The report says that GCC states should co-operate to strengthen equity markets. It calls for the creation of a GCC corporate governance taskforce involving regulators and market participants. The goal is standardised laws and regulations for the whole region.
Speedier application of existing securities laws requires special courts that would also reduce the cost of litigation. Hawkamah and the IIF rightly argue that the harmonisation of financial reporting requirements across the GCC would make it easier for shareholders to track trends. Finally, GCC countries should set up registrars holding information about all companies, including sole proprietorships.
Hawkamah is evidence of the early impact of its executive director, Nasser al-Saidi, the former Lebanese Economy & Trade Minister and vice-governor of Banque du Liban (the Lebanese central bank), who joined the Dubai International Finance Centre (DIFC) in June.
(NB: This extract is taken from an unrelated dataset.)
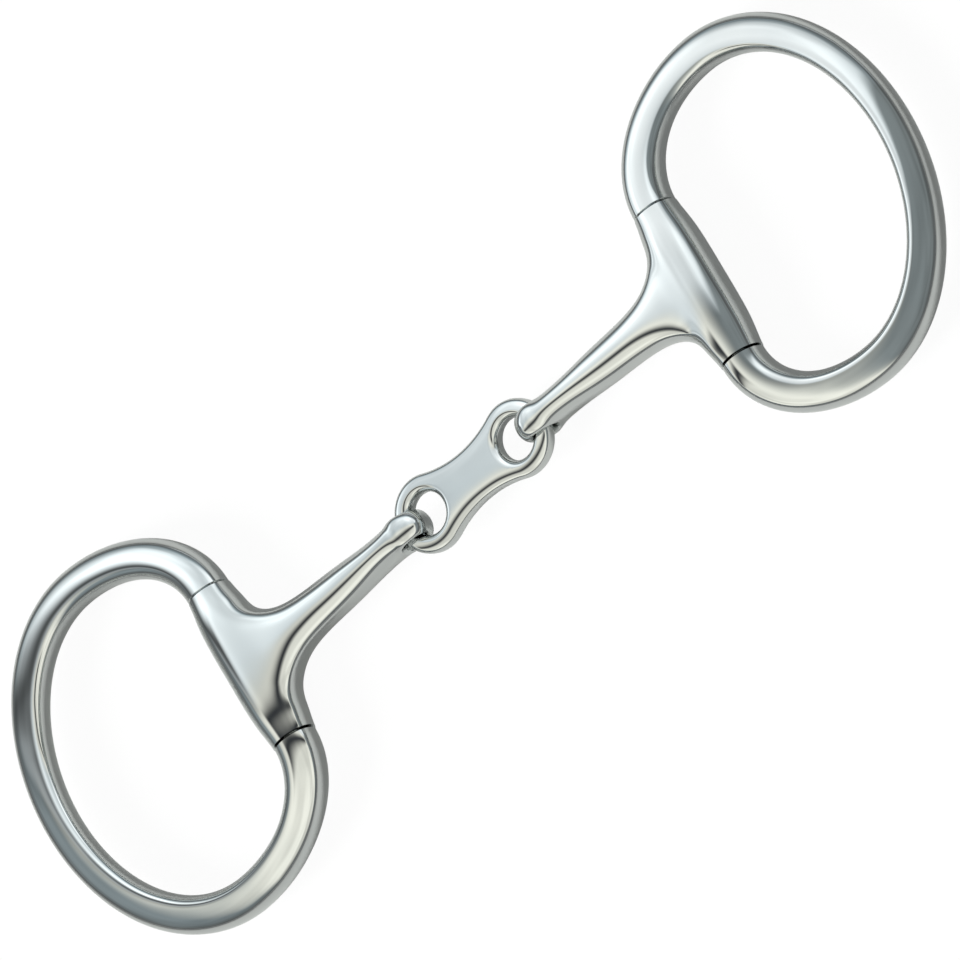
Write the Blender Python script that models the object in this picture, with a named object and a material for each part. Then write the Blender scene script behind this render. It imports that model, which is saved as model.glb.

He has injected a welcome note of urgency into thinking about regional business developments.
The report is, however, just the beginning. Higher standards depend on the quality of company boards and senior management. GCC chairmen have traditionally crossed the boundary separating shareholders from managers for the simple reason that most corporations are still family-owned. In the past, this gave local firms coherence and quickened decision-making. But this arrangement looks increasingly redundant in a high-growth region aiming to attract long-term institutional investors and top-quality managers. The model of an independent and non-executive chairman working with a full-time professional top manager is not perfect. It slows decisions. But it works and is familiar to international portfolio investors.
The problem GCC banks and companies now face is finding enough people with the right qualities to chair company boards. Elsewhere, the gap is filled by former chief executive officers (CEOs). In the West, there is a system for ensuring talented people are not lost when they reach retirement age.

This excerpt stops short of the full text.